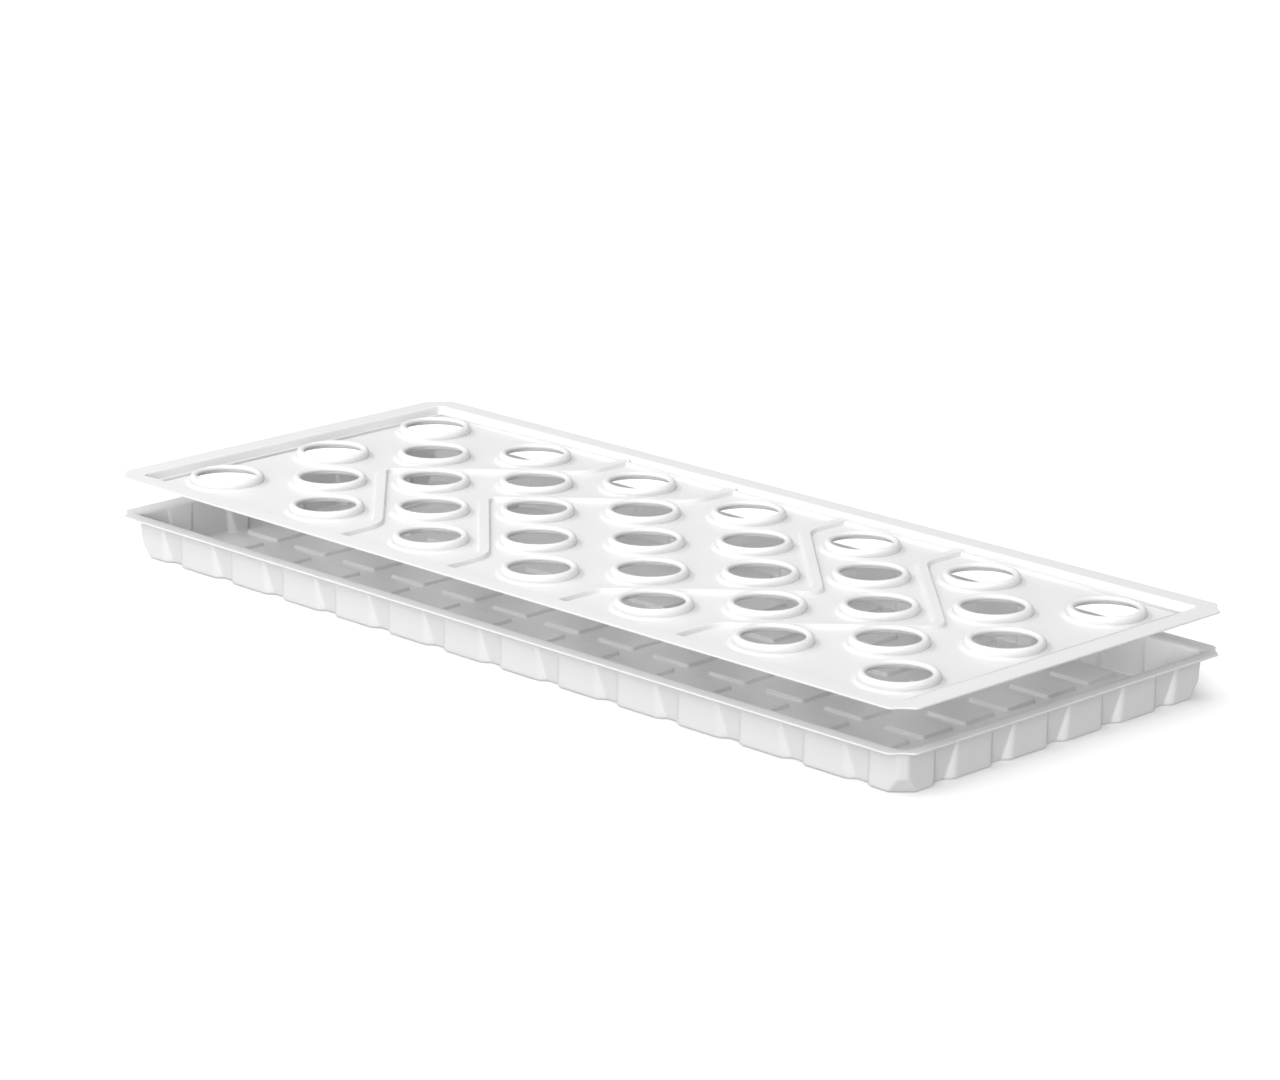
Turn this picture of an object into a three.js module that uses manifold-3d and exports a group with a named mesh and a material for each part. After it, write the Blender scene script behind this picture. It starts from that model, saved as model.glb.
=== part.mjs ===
// Two-piece hydroponic growing tray: a shallow fluted reservoir tray and the perforated
// planting lid that drops onto its rim, drawn with the lid lifted straight up off its seat.
// Millimetres, +Z up, +X along the long side. The origin is on the ground at the tray's centre.

import * as THREE from 'three';
import { mergeVertices } from 'three/addons/utils/BufferGeometryUtils.js';
import Module from 'manifold-3d';

const wasm = await Module();
wasm.setup();

// ---------- driving dimensions ----------
const HOLE_RADIUS = 25; // planting hole, sized for a 50 mm net cup
const SHEET = 1.5; // thermoformed sheet thickness
const LENGTH = 907; // outline of both flanges
const WIDTH = 382;
const FLANGE_CUT = 15; // each flange corner is cut off at 45 degrees, slightly hollow
const FLANGE_HOLLOW = 2;

const TRAY_HEIGHT = 38; // ground to the top of the rim
const LAND_INSET = [11, 9]; // flat top of the rim: long sides, short ends
const WALL_INSET = [15, 12.8]; // outer face of the wall under the rim
const WALL_DRAFT = 2; // the wall leans in by this much at the ground
const WALL_CORNER = 6.5;
const CORNER_TAPER_HEIGHT = 14; // below this the wall corners taper into wide facets
const CORNER_TAPER_CUT = 15;
const RIM_ROUND = 5.5; // round from the rim's flat top into the inner wall

const FLUTES = [13, 5]; // flutes on each long side and on each short end
const FLUTE_PITCH = [65.6, 64.1];
const FLUTE_MOUTH_TOP = 26.2;
const FLUTE_MOUTH_FOOT = 22;
const FLUTE_DEPTH = 5.6; // at the ground, tapering to nothing under the rim
const FLUTE_START = 0.2;

const PAD_COUNT = [14, 7]; // raised pads on the tray floor
const PAD_PITCH = [62.2, 48.8];
const PAD_SIZE = [41.2, 36];
const PAD_HEIGHT = 2.5;
const PAD_SLOPE = 1;

const HOLE_ROWS = 5; // rows alternate between seven and six holes
const HOLES_IN_LONG_ROW = 7;
const HOLE_PITCH = 128.3;
const ROW_PITCH = 60.2;

const LID_LIFT = 33.2; // how far the lid's flange hangs above the tray's rim
const RECESS_DEPTH = 6.7; // flange top to the perforated panel
const LEDGE_DEPTH = 4.1; // flange top to the ledge along the long sides
const RIB_DEPTH = 3.1; // flange top to the crests of the ribs
const RECESS_TOP_INSET = [16, 19];
const LEDGE_OUTER_INSET = [17.9, 20.2];
const LEDGE_INNER_INSET = [25.2, 20.6];
const PANEL_INSET = [26.4, 22.2];
const RECESS_CORNER = 8;
const SHEET_SHIFT = 1.2; // how far the underside of a sloping wall lies outside its top side

const COLLAR_SEGMENTS = 16;
const COLLAR_CREST = 0.8; // crest of the collar above the flange top
const COLLAR_OUTER = 31.8;
const COLLAR_FOOT = 37;

const RIB_FOOT_WIDTH = 12.5;
const RIB_CREST_WIDTH = 6.5;
const RIB_END = WIDTH / 2 - 21; // the ribs run out into the ledges

// ---------- helpers ----------
const CORNER_STEPS = 3;
const LAPS = 4;

// Turns a point of the front side into the same point of side q, a quarter turn each.
function quarterTurn([u, v], q) {
  return [[u, v], [-v, u], [-u, -v], [v, -u]][q % LAPS];
}

// Four points round a corner, from (a - leg, -b) to (a, -b + leg). bulge is the
// outward rise of its middle: positive for a round corner, negative for a hollow one.
function cornerPoints(a, b, leg, bulge) {
  const points = [];
  for (let i = 0; i <= CORNER_STEPS; i++) {
    const t = i / CORNER_STEPS;
    const rise = (4 * t * (1 - t) * bulge) / Math.SQRT2;
    points.push([a - leg * (1 - t) + rise, -b + leg * t - rise]);
  }
  return points;
}

const roundBulge = (radius) => radius * (1 - Math.SQRT1_2);

// A level loop round the piece, counter-clockwise from above.
// inset is [long sides, short ends]; flutes gives mouth, depth and flank run, or null.
function loop({ z, inset, leg, bulge, flutes = null }) {
  const half = [LENGTH / 2 - inset[1], WIDTH / 2 - inset[0]];
  const points = [];
  for (let q = 0; q < LAPS; q++) {
    const along = half[q % 2];
    const across = half[(q + 1) % 2];
    const side = [];
    if (flutes) {
      const last = (FLUTES[q % 2] - 1) / 2;
      for (let k = -last; k <= last; k++) {
        const centre = k * FLUTE_PITCH[q % 2];
        const mouth = flutes.mouth / 2;
        side.push([centre - mouth, -across]);
        side.push([centre - mouth + flutes.flank, -across + flutes.depth]);
        side.push([centre + mouth - flutes.flank, -across + flutes.depth]);
        side.push([centre + mouth, -across]);
      }
    }
    side.push(...cornerPoints(along, across, leg, bulge));
    for (const point of side) points.push([...quarterTurn(point, q), z]);
  }
  return points;
}

// Closed skin over a stack of loops: the first loop is capped facing up and the
// last one facing down, so the stack runs from the inside over the rim to the underside.
function loft(loops) {
  const count = loops[0].length;
  const positions = loops.flat(2);
  const index = [];
  for (let row = 0; row < loops.length - 1; row++) {
    for (let i = 0; i < count; i++) {
      const j = (i + 1) % count;
      const [a, b] = [row * count + i, row * count + j];
      const [c, d] = [a + count, b + count];
      index.push(a, c, b, b, c, d);
    }
  }
  const flat = (points) => points.map(([x, y]) => new THREE.Vector2(x, y));
  for (const face of THREE.ShapeUtils.triangulateShape(flat(loops[0]), [])) index.push(...face);
  const base = (loops.length - 1) * count;
  for (const [a, b, c] of THREE.ShapeUtils.triangulateShape(flat(loops.at(-1)), [])) {
    index.push(base + a, base + c, base + b);
  }
  const geometry = new THREE.BufferGeometry();
  geometry.setAttribute('position', new THREE.Float32BufferAttribute(positions, 3));
  geometry.setIndex(index);
  return geometry;
}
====
# [WORK TO DO]
Copy the material above verbatim.

# [ANSWER FOR THIS EXERCISE]
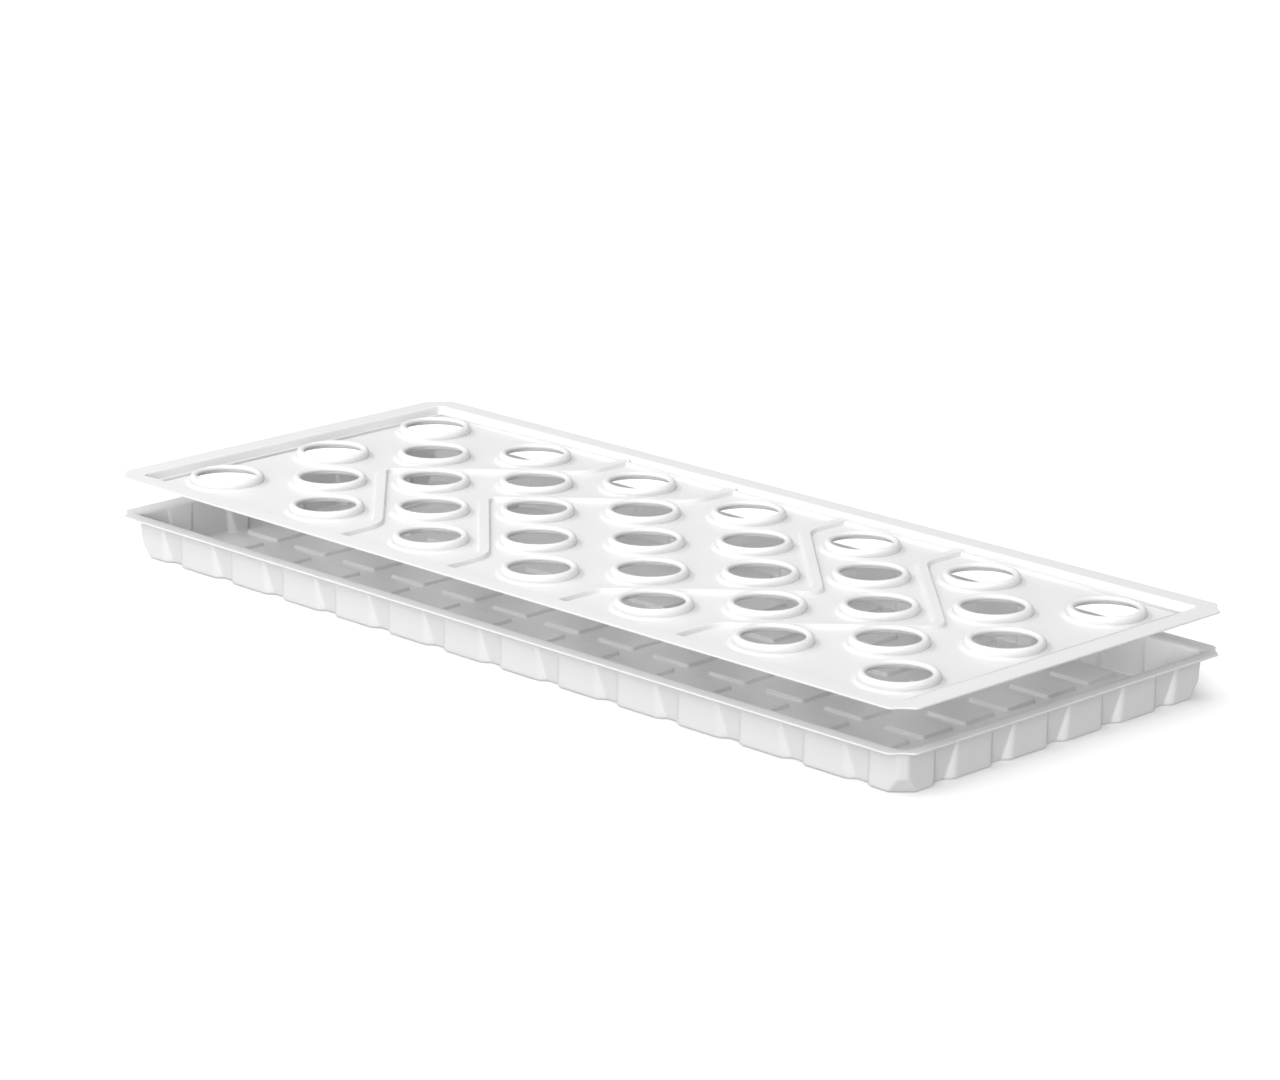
Turn this picture of an object into a three.js module that uses manifold-3d and exports a group with a named mesh and a material for each part. After it, write the Blender scene script behind this picture. It starts from that model, saved as model.glb.
=== part.mjs ===
// Two-piece hydroponic growing tray: a shallow fluted reservoir tray and the perforated
// planting lid that drops onto its rim, drawn with the lid lifted straight up off its seat.
// Millimetres, +Z up, +X along the long side. The origin is on the ground at the tray's centre.

import * as THREE from 'three';
import { mergeVertices } from 'three/addons/utils/BufferGeometryUtils.js';
import Module from 'manifold-3d';

const wasm = await Module();
wasm.setup();

// ---------- driving dimensions ----------
const HOLE_RADIUS = 25; // planting hole, sized for a 50 mm net cup
const SHEET = 1.5; // thermoformed sheet thickness
const LENGTH = 907; // outline of both flanges
const WIDTH = 382;
const FLANGE_CUT = 15; // each flange corner is cut off at 45 degrees, slightly hollow
const FLANGE_HOLLOW = 2;

const TRAY_HEIGHT = 38; // ground to the top of the rim
const LAND_INSET = [11, 9]; // flat top of the rim: long sides, short ends
const WALL_INSET = [15, 12.8]; // outer face of the wall under the rim
const WALL_DRAFT = 2; // the wall leans in by this much at the ground
const WALL_CORNER = 6.5;
const CORNER_TAPER_HEIGHT = 14; // below this the wall corners taper into wide facets
const CORNER_TAPER_CUT = 15;
const RIM_ROUND = 5.5; // round from the rim's flat top into the inner wall

const FLUTES = [13, 5]; // flutes on each long side and on each short end
const FLUTE_PITCH = [65.6, 64.1];
const FLUTE_MOUTH_TOP = 26.2;
const FLUTE_MOUTH_FOOT = 22;
const FLUTE_DEPTH = 5.6; // at the ground, tapering to nothing under the rim
const FLUTE_START = 0.2;

const PAD_COUNT = [14, 7]; // raised pads on the tray floor
const PAD_PITCH = [62.2, 48.8];
const PAD_SIZE = [41.2, 36];
const PAD_HEIGHT = 2.5;
const PAD_SLOPE = 1;

const HOLE_ROWS = 5; // rows alternate between seven and six holes
const HOLES_IN_LONG_ROW = 7;
const HOLE_PITCH = 128.3;
const ROW_PITCH = 60.2;

const LID_LIFT = 33.2; // how far the lid's flange hangs above the tray's rim
const RECESS_DEPTH = 6.7; // flange top to the perforated panel
const LEDGE_DEPTH = 4.1; // flange top to the ledge along the long sides
const RIB_DEPTH = 3.1; // flange top to the crests of the ribs
const RECESS_TOP_INSET = [16, 19];
const LEDGE_OUTER_INSET = [17.9, 20.2];
const LEDGE_INNER_INSET = [25.2, 20.6];
const PANEL_INSET = [26.4, 22.2];
const RECESS_CORNER = 8;
const SHEET_SHIFT = 1.2; // how far the underside of a sloping wall lies outside its top side

const COLLAR_SEGMENTS = 16;
const COLLAR_CREST = 0.8; // crest of the collar above the flange top
const COLLAR_OUTER = 31.8;
const COLLAR_FOOT = 37;

const RIB_FOOT_WIDTH = 12.5;
const RIB_CREST_WIDTH = 6.5;
const RIB_END = WIDTH / 2 - 21; // the ribs run out into the ledges

// ---------- helpers ----------
const CORNER_STEPS = 3;
const LAPS = 4;

// Turns a point of the front side into the same point of side q, a quarter turn each.
function quarterTurn([u, v], q) {
  return [[u, v], [-v, u], [-u, -v], [v, -u]][q % LAPS];
}

// Four points round a corner, from (a - leg, -b) to (a, -b + leg). bulge is the
// outward rise of its middle: positive for a round corner, negative for a hollow one.
function cornerPoints(a, b, leg, bulge) {
  const points = [];
  for (let i = 0; i <= CORNER_STEPS; i++) {
    const t = i / CORNER_STEPS;
    const rise = (4 * t * (1 - t) * bulge) / Math.SQRT2;
    points.push([a - leg * (1 - t) + rise, -b + leg * t - rise]);
  }
  return points;
}

const roundBulge = (radius) => radius * (1 - Math.SQRT1_2);

// A level loop round the piece, counter-clockwise from above.
// inset is [long sides, short ends]; flutes gives mouth, depth and flank run, or null.
function loop({ z, inset, leg, bulge, flutes = null }) {
  const half = [LENGTH / 2 - inset[1], WIDTH / 2 - inset[0]];
  const points = [];
  for (let q = 0; q < LAPS; q++) {
    const along = half[q % 2];
    const across = half[(q + 1) % 2];
    const side = [];
    if (flutes) {
      const last = (FLUTES[q % 2] - 1) / 2;
      for (let k = -last; k <= last; k++) {
        const centre = k * FLUTE_PITCH[q % 2];
        const mouth = flutes.mouth / 2;
        side.push([centre - mouth, -across]);
        side.push([centre - mouth + flutes.flank, -across + flutes.depth]);
        side.push([centre + mouth - flutes.flank, -across + flutes.depth]);
        side.push([centre + mouth, -across]);
      }
    }
    side.push(...cornerPoints(along, across, leg, bulge));
    for (const point of side) points.push([...quarterTurn(point, q), z]);
  }
  return points;
}

// Closed skin over a stack of loops: the first loop is capped facing up and the
// last one facing down, so the stack runs from the inside over the rim to the underside.
function loft(loops) {
  const count = loops[0].length;
  const positions = loops.flat(2);
  const index = [];
  for (let row = 0; row < loops.length - 1; row++) {
    for (let i = 0; i < count; i++) {
      const j = (i + 1) % count;
      const [a, b] = [row * count + i, row * count + j];
      const [c, d] = [a + count, b + count];
      index.push(a, c, b, b, c, d);
    }
  }
  const flat = (points) => points.map(([x, y]) => new THREE.Vector2(x, y));
  for (const face of THREE.ShapeUtils.triangulateShape(flat(loops[0]), [])) index.push(...face);
  const base = (loops.length - 1) * count;
  for (const [a, b, c] of THREE.ShapeUtils.triangulateShape(flat(loops.at(-1)), [])) {
    index.push(base + a, base + c, base + b);
  }
  const geometry = new THREE.BufferGeometry();
  geometry.setAttribute('position', new THREE.Float32BufferAttribute(positions, 3));
  geometry.setIndex(index);
  return geometry;
}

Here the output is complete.